SUPPLIED INFORMATION:
——————

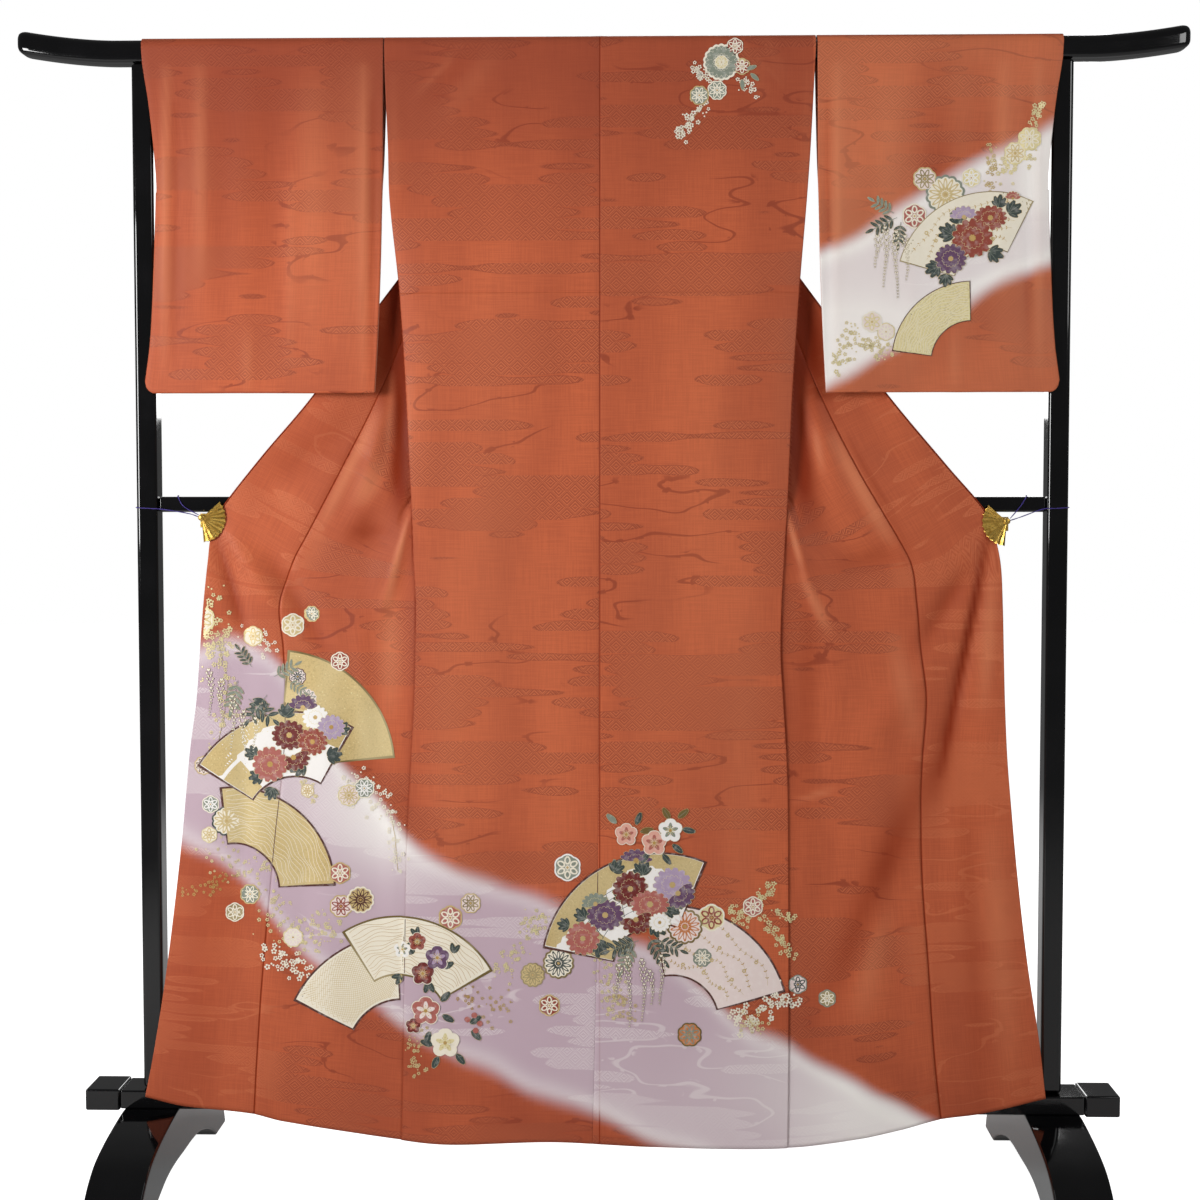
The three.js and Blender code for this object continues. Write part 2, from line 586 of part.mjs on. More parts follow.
/** Sleeve: a bag of cloth folded over the rail, open at the cuff and along its inner edge. */
function sleeve(side) {
  const loops = SLEEVE_ACROSS.map((share) => [
    ...SLEEVE_HEIGHTS.map((z) => sleevePoint(side, share, z, 'near')),
    ...SLEEVE_ARC.map((s) => {
      const at = overRail(s);
      const outer = s > 0 ? 'farOuter' : 'outer';
      const x = lerp(sleeveAt('inner', at.z), sleeveAt(outer, at.z), share);
      return place(side.sign * x, at.depth, at.z);
    }),
    ...[...SLEEVE_HEIGHTS].reverse().map((z) => sleevePoint(side, share, z, 'far')),
    ...sleeveBottom(side, share),
  ]);
  const rows = loops[0].map((_, i) => loops.map((loop) => loop[i]));
  const closing = SLEEVE_HEIGHTS.filter((z) => z <= SLEEVE_FORM.cuffEnd).map((z) => {
    const near = sleevePoint(side, 1, z, 'near');
    const far = sleevePoint(side, 1, z, 'far');
    const inset = new THREE.Vector3(-side.sign * CLOTH.wall / 2, 0, 0);
    return [near.add(inset), far.add(inset)];
  });
  return joined([sheet(rows, CLOTH.wall, true), sheet(closing, CLOTH.wall)]);
}

// ---------------------------------------------------------------- clips and cords

/** Clip with a pleated fan, its back jaw and barrel in one piece. */
function clip(side) {
  const { x, z } = side.clip;
  const fan = [CLIP.fanInner, CLIP.fanMiddle, CLIP.fanOuter].map((radius) => steps(2 * CLIP.ribs).map((t, i) => {
    const angle = THREE.MathUtils.degToRad(lerp(CLIP.startDeg, CLIP.endDeg, t));
    const pleat = (i % 2 ? 1 : -1) * CLIP.pleat * (radius / CLIP.fanOuter);
    return place(x - side.sign * radius * Math.cos(angle), CLIP.fanDepth + pleat, z + radius * Math.sin(angle));
  }));
  const barrelLong = CLIP.fanDepth - CLIP.jawDepth + 2 * CLIP.barrelProud;
  const { barrelRadius, barrelSides } = CLIP;
  const barrel = new THREE.CylinderGeometry(barrelRadius, barrelRadius, barrelLong, barrelSides);
  barrel.translate(x, -(CLIP.fanDepth + CLIP.jawDepth) / 2, z);
  const jaw = new THREE.BoxGeometry(CLIP.jawLong, CLIP.jawWall, CLIP.jawHigh);
  jaw.translate(x - side.sign * (CLIP.jawLong / 2 - CLIP.jawBehind), -CLIP.jawDepth, z - CLIP.jawDrop);
  return joined([sheet(fan, CLIP.wall), barrel, jaw]);
}

/** Smooth tube of the cord along its points. */
function cord(points) {
  const path = new THREE.CatmullRomCurve3(points, false, 'centripetal');
  const section = new THREE.Shape(steps(CORD.sides).slice(1).map((t) => new THREE.Vector2(
    CORD.radius * Math.cos(2 * Math.PI * t),
    CORD.radius * Math.sin(2 * Math.PI * t),
  )));
  return new THREE.ExtrudeGeometry(section, { steps: CORD.steps, extrudePath: path, bevelEnabled: false });
}

/** Route of a cord: from the clip round the post and back over the middle rail. */
function cordRoute(side) {
  const { sign, clip: at } = side;
  const barrel = Math.abs(at.x) + CLIP.barrelRadius + CORD.offBarrel;
  const postFace = STAND.postDeep / 2 + CORD.offWood;
  const postIn = STAND.postX - STAND.postWide / 2 - CORD.offWood;
  const postOut = STAND.postX + STAND.postWide / 2 + CORD.offWood;
  const railTop = STAND.midRailHigh + CORD.offRail;
  const railFace = STAND.midRailDeep / 2 + CORD.offWood;
  // Distance from the middle, depth and height: out to the post, round it, over the rail and back
  const route = [
    [barrel, 18.5, at.z + 1],
    [barrel + 15, 19, at.z + 6],
    [postIn - 6, postFace - 0.2, 988],
    [postIn + 10, postFace, 989],
    [postOut - 6, postFace, 990],
    [postOut, postFace - 7, 990.5],
    [postOut, 7 - postFace, 991],
    [postOut - 6, -postFace, 991.5],
    [postIn + 8, -postFace, 994],
    [postIn - 8, 4 - postFace, 1000],
    [postIn - 20, -railFace, railTop - 2],
    [postIn - 24, -6, railTop],
    [postIn - 26, 6, railTop],
    [postIn - 28, railFace, railTop - 3],
    [postIn - 36, railFace + 2, 992],
    [barrel + 1, 15, at.z + 4],
  ];
  return route.map(([x, depth, z]) => place(sign * x, depth, z));
}

// ---------------------------------------------------------------- stand

/** Section of the top rail at a distance x, rounder above than below. */
function railSection(x, scale) {
  const rise = STAND.railRise * (Math.max(Math.abs(x) - STAND.railStraight, 0)
    / (STAND.railReach - STAND.railStraight)) ** STAND.railRisePower;
  const { sides, roundnessBelow } = RAIL_SECTION;
  return steps(sides).slice(0, -1).map((t) => {
    const angle = 2 * Math.PI * (t + 0.5 / sides);
    const power = 2 / (Math.sin(angle) > 0 ? DRAPE.roundness : roundnessBelow);
    return place(
      x,
      scale * STAND.railHalfDepth * signedPower(Math.cos(angle), power),
      STAND.railCentreZ + rise + scale * STAND.railHalfHeight * signedPower(Math.sin(angle), power),
    );
  });
}

/** Top rail, with both ends rising and rounded off. */
function topRail() {
  const right = RAIL_STATIONS.map(({ x, share }) => railSection(x, share));
  const left = [...RAIL_STATIONS].reverse().map(({ x, share }) => railSection(-x, share));
  return loft([...left, ...right]);
}

/** Upright with chamfered edges, made about its own middle and turned to stand. */
function chamferedBar(width, depth, length, chamfer) {
  const [w, d] = [width / 2, depth / 2];
  const outline = new THREE.Shape([
    [-w + chamfer, -d], [w - chamfer, -d], [w, -d + chamfer], [w, d - chamfer],
    [w - chamfer, d], [-w + chamfer, d], [-w, d - chamfer], [-w, -d + chamfer],
  ].map(([a, b]) => new THREE.Vector2(a, b)));
  return new THREE.ExtrudeGeometry(outline, { depth: length, bevelEnabled: false });
}

/** Foot: an arched block with a rising back, standing on a pad at each toe. */
function foot() {
  const outline = new THREE.Shape();
  outline.moveTo(-FOOT_BACK[0][0], FOOT_BACK[0][1]);
  for (const [y, z] of FOOT_BACK) outline.lineTo(y, z);
  for (const [y, z] of FOOT_ARCH) outline.lineTo(y, z);
  for (const [y, z] of [...FOOT_ARCH].reverse()) outline.lineTo(-y, z);
  for (const [y, z] of [...FOOT_BACK].reverse().slice(0, -1)) outline.lineTo(-y, z);
  const solid = new THREE.ExtrudeGeometry(outline, { depth: STAND.footWide, bevelEnabled: false });
  solid.translate(0, 0, -STAND.footWide / 2);
  solid.rotateX(Math.PI / 2);
  solid.rotateZ(Math.PI / 2);
  return solid;
}

// ---------------------------------------------------------------- materials and assembly

const silk = new THREE.MeshStandardMaterial({ color: '#b9583c', roughness: 0.62, side: THREE.DoubleSide });
const lacquer = new THREE.MeshStandardMaterial({ color: '#0a0a0c', roughness: 0.12 });
const gilt = new THREE.MeshStandardMaterial({ color: '#b8973f', roughness: 0.35, metalness: 1 });
const braid = new THREE.MeshStandardMaterial({ color: '#2a1a6a', roughness: 0.8 });

const kimono = new THREE.Group();

function add(name, geometry, material) {
  const mesh = new THREE.Mesh(geometry, material);
  mesh.name = name;
  kimono.add(mesh);
  return mesh;
}

for (const [name, side] of Object.entries(SIDES)) {
  add(`body_${name}`, bodyLength(side), silk);
  add(`overlap_${name}`, overlapStrip(side), silk);
  add(`sleeve_${name}`, sleeve(side), silk);
  add(`clip_${name}`, clip(side), gilt);
  add(`clip_cord_${name}`, cord(cordRoute(side)), braid);
}
add('collar_band', collarBand(), silk);

add('stand_top_rail', topRail(), lacquer);
const midRail = chamferedBar(STAND.midRailHigh - STAND.midRailLow, STAND.midRailDeep,
  2 * (STAND.postX - STAND.postWide / 2 - SLACK), STAND.midRailChamfer);
const railMesh = add('stand_middle_rail', midRail, lacquer);
railMesh.rotation.y = Math.PI / 2;
railMesh.position.set(-(STAND.postX - STAND.postWide / 2 - SLACK), 0, (STAND.midRailLow + STAND.midRailHigh) / 2);

const plank = add('stand_base_plank', chamferedBar(STAND.plankHigh - STAND.plankLow, STAND.plankDeep,
  2 * (STAND.plankReach - STAND.capLong - SLACK), STAND.plankChamfer), lacquer);
plank.rotation.y = Math.PI / 2;
plank.position.set(-(STAND.plankReach - STAND.capLong - SLACK), 0, (STAND.plankLow + STAND.plankHigh) / 2);

for (const [name, side] of Object.entries(SIDES)) {
  const x = side.sign * STAND.postX;
  const railUnder = STAND.railCentreZ - STAND.railHalfHeight;
  const post = add(`stand_post_${name}`, chamferedBar(STAND.postWide, STAND.postDeep,
    railUnder - STAND.plankHigh - 2 * SLACK, STAND.postChamfer), lacquer);
  post.position.set(x, 0, STAND.plankHigh + SLACK);

  const high = STAND.plankHigh - STAND.plankLow + 2 * STAND.capProud;
  const cap = add(`stand_plank_cap_${name}`, chamferedBar(high, STAND.plankDeep + 2 * STAND.capProud,
    STAND.capLong, STAND.capChamfer), lacquer);
  cap.rotation.y = Math.PI / 2;
  cap.position.set(side.sign * (STAND.plankReach - STAND.capLong / 2) - STAND.capLong / 2, 0,
    (STAND.plankLow + STAND.plankHigh) / 2);

  const block = add(`stand_foot_${name}`, foot(), lacquer);
  block.position.set(x, 0, 0);
}

export default kimono;
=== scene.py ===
"""Visiting kimono (houmongi) hung over the top rail of a black lacquered kimono stand.

Sizes in the tables are millimetres; meshes are made in metres. The back of the garment faces -Y, and
"depth" is the distance towards that side, so a point's Y is minus its depth.
"""
import logging
import math
import random
from dataclasses import dataclass, field
from enum import Enum
from functools import lru_cache
from typing import Callable, Iterable, NamedTuple, Sequence

import bmesh
import bpy
from mathutils import Matrix, Vector, noise


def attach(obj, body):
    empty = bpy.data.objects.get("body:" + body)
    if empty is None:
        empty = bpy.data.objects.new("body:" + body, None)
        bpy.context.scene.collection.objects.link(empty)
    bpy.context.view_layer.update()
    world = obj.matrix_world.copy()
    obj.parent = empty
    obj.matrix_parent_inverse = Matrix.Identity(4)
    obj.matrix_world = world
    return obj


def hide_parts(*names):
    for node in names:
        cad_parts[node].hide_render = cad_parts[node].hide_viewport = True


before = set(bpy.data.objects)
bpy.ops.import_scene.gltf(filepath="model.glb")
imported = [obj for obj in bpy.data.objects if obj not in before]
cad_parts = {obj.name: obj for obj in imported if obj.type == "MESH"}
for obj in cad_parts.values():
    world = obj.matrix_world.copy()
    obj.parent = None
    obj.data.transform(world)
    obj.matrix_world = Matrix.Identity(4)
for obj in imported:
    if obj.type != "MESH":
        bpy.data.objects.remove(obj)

log = logging.getLogger("kimono")
MM = 0.001
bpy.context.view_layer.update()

Row = tuple[float, ...]
Pair = tuple[float, float]
Placed = tuple[Vector, Pair]      # a point of the cloth, and where it lies on the uncut cloth
Rgba = tuple[float, float, float, float]


# ------------------------------------------------------------------ small functions

def along(rows: Sequence[Row], column: int, key: float) -> float:
    """Read a table smoothly (cubic through its rows).

    Args:
        rows: rows whose first number is the key, rising.
        column: the column to read.
        key: where to read it.

    Returns:
        The column's value at the key, held level past both ends.
    """
    last = len(rows) - 1
    if key <= rows[0][0]:
        return rows[0][column]
    if key >= rows[last][0]:
        return rows[last][column]
    i = next(n for n in range(last) if key <= rows[n + 1][0])
    span = rows[i + 1][0] - rows[i][0]

    def slope(a: int, b: int) -> float:
        """Slope of the column between two rows."""
        return (rows[b][column] - rows[a][column]) / (rows[b][0] - rows[a][0])

    m0 = slope(max(i - 1, 0), i + 1) * span
    m1 = slope(i, min(i + 2, last)) * span
    t = (key - rows[i][0]) / span
    return ((2 * t ** 3 - 3 * t ** 2 + 1) * rows[i][column] + (t ** 3 - 2 * t ** 2 + t) * m0
            + (3 * t ** 2 - 2 * t ** 3) * rows[i + 1][column] + (t ** 3 - t ** 2) * m1)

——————

Start at the line with "chamferedBar(high, STAND.plankDeep +", stop at the line with "lacquered kimono stand.", and return every line in that stretch exactly, those two included.

SOLUTION FOR THIS EXERCISE:
  const cap = add(`stand_plank_cap_${name}`, chamferedBar(high, STAND.plankDeep + 2 * STAND.capProud,
    STAND.capLong, STAND.capChamfer), lacquer);
  cap.rotation.y = Math.PI / 2;
  cap.position.set(side.sign * (STAND.plankReach - STAND.capLong / 2) - STAND.capLong / 2, 0,
    (STAND.plankLow + STAND.plankHigh) / 2);

  const block = add(`stand_foot_${name}`, foot(), lacquer);
  block.position.set(x, 0, 0);
}

export default kimono;
=== scene.py ===
"""Visiting kimono (houmongi) hung over the top rail of a black lacquered kimono stand.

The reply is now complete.